I recently acquired another William III 1700 farthing (variety no. 12), and am trying to work out if it is important or not. As usual with William III farthings a rough coin!

post-542-1173988687_thumb.jpg

Next post a normal 1700

Teg

This is about as normal as basic 1700 Peck 667 gets:-

Not a specimen but OK.

post-542-1173989254_thumb.jpg

Next post the differences!

Posted

Hmm,

I made separate posts because of the limit on attachment size - but they seem to have joined!?

Any way onward.

There are two interesting features on my new coin.

1) The type of letter L in GVLIELMVS on the obverse is from 1699, very rare to see it on 1700.

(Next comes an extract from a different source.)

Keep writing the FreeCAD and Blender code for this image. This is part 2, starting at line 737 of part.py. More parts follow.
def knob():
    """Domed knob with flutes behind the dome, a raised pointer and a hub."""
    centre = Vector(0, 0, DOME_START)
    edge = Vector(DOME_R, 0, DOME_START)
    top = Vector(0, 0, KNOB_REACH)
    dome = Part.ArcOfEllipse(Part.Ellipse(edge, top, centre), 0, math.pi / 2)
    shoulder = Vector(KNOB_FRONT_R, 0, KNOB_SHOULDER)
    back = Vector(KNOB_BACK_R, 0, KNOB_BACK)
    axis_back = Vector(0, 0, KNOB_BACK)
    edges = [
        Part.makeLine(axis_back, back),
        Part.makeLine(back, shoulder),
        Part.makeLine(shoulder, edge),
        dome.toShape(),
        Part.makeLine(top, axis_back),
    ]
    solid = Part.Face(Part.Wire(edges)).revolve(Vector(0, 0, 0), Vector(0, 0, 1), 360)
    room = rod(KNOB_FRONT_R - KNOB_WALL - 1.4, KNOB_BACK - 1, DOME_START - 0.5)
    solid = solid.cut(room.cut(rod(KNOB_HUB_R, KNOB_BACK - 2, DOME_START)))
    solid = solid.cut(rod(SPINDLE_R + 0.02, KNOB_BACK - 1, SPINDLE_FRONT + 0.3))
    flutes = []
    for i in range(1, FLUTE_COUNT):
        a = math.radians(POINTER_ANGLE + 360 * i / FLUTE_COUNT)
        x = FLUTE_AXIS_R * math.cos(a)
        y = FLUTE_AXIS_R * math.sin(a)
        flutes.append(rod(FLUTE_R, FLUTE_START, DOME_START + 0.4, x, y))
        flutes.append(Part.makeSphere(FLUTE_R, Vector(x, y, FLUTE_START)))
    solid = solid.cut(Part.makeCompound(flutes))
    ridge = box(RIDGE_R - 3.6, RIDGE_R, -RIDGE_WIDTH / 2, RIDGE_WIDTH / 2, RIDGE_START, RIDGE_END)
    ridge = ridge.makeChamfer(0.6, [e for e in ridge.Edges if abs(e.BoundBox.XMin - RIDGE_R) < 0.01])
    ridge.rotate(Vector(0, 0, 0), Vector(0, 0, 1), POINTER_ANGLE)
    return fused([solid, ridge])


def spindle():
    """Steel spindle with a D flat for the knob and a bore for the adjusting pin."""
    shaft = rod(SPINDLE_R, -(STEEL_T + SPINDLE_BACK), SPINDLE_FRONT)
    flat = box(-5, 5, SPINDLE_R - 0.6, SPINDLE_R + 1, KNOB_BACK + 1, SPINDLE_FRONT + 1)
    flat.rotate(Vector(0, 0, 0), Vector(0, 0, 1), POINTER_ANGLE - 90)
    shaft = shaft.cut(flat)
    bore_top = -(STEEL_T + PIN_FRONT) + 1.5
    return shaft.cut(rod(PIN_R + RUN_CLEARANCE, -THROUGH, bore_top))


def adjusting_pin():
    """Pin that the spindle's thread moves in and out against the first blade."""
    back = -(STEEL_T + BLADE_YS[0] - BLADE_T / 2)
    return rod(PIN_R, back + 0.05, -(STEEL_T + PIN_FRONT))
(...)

2) More importantly the date - and this is where I need help.

It looks like a 1 as a J date - ie with a top left serif. This is the type of date on Anne and later farthings.

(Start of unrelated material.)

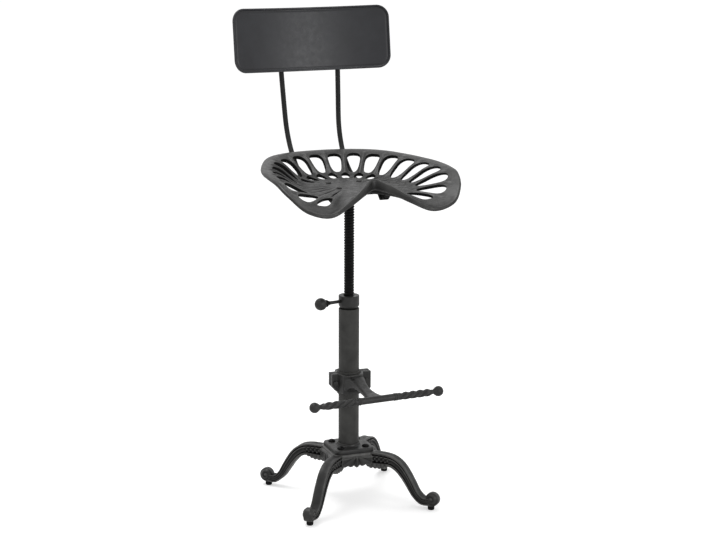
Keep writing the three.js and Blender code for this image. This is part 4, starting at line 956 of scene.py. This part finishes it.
leverLength = float(np.linalg.norm(ballAt - leverFoot))
shank = lever["radius"]
addPiece("lock_lever_smooth", alongLever([
    [shank, 0],
    [shank * 0.9, leverLength * 0.3],
    [shank, leverLength * 0.62],
    [shank, leverLength - lever["ball"] * 0.9],
], leverFoot), [castLook], "lock", ["lock_lever"])
ferruleStart = leverLength - lever["ball"] * 0.74 - lever["ferruleLength"]
ferruleProfile = softened([
    [shank * 1.02, 0],
    [shank * 1.3, 0],
    [shank * 1.3, lever["ferruleLength"] * 0.36],
    [lever["ferrule"] * 0.86, lever["ferruleLength"] * 0.44],
    [lever["ferrule"] * 0.9, lever["ferruleLength"] * 0.9],
    [shank * 1.02, lever["ferruleLength"]],
], lever["ferruleRounding"])
addPiece("lever_ferrule_smooth", alongLever(ferruleProfile, leverFoot + leverWay * ferruleStart),
         [blackLook], "lock", ["lever_ferrule"])
addPiece("lock_ball_smooth", alongLever(ballProfile(lever["ball"], shank), ballAt, 56),
         [castLook], "lock", ["lock_ball"])
print("stool: column, spindle and lock made")


# The foot bar, twisted towards both ends, with onion-shaped balls

bar = {
    "radius": 0.0072,
    "swell": 0.0008,  # added where it is twisted
    "ball": 0.0107,
    "neck": 0.0046,
    "neckFade": (0.016, 0.001),  # from the ball, where the bar thins to its neck
    "twistStart": 0.044,
    "twistGrow": 0.012,
    "pitch": 0.066,
    "lobe": 0.0023,
    "ring": 0.0009,
    "ringWidth": 0.0013,
    "ringPlaces": (0.0012, 0.0056),  # before the twist's start
    "rows": 420,
    "sides": 48,
}
leftBall, rightBall = middleOf("foot_bar_ball_left"), middleOf("foot_bar_ball_right")
barMiddle = (leftBall + rightBall) / 2
barWay = unit(rightBall - leftBall)
ballReach = float(np.linalg.norm(rightBall - leftBall)) / 2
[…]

From what I can see this change happened in the silver coinage from 1701.

Again from what I can see 1701 1/2ds do not have a new 1 shape.

So is this a real J for 1 variety? I would be happier to claim it if I could say that the 17 was from a sixpence die, but I can't.

post-542-1173990215_thumb.jpg

Posted
Hmm,

I made separate posts because of the limit on attachment size - but they seem to have joined!?

Any way onward.

There are two interesting features on my new coin.

1) The type of letter L in GVLIELMVS on the obverse is from 1699, very rare to see it on 1700.

2) More importantly the date - and this is where I need help.

It looks like a 1 as a J date - ie with a top left serif. This is the type of date on Anne and later farthings.

From what I can see this change happened in the silver coinage from 1701.

Again from what I can see 1701 1/2ds do not have a new 1 shape.

So is this a real J for 1 variety? I would be happier to claim it if I could say that the 17 was from a sixpence die, but I can't.

post-542-1173990215_thumb.jpg

I don't know about farthings, but there are a range of 1 types on halfpennies. A J, Roman I with wide and narrow serifs, top right, bottom left serifs both upright and slanting right, farthing size and bifurcated tops plus probably a few I haven't seen. You name it, there's probably one out there. Regards letter shapes, in the case of halfpennies just about every letter is overstruck somewhere and most letters with angular features are used to recut the legend. I suspect it is probably the same for farthings. A lot of letters were corrected using two part cuts e.g. a vertical in the form of an I plus a short cut for the horizontal features. Don't know if it helps, but should muddy the waters a bit.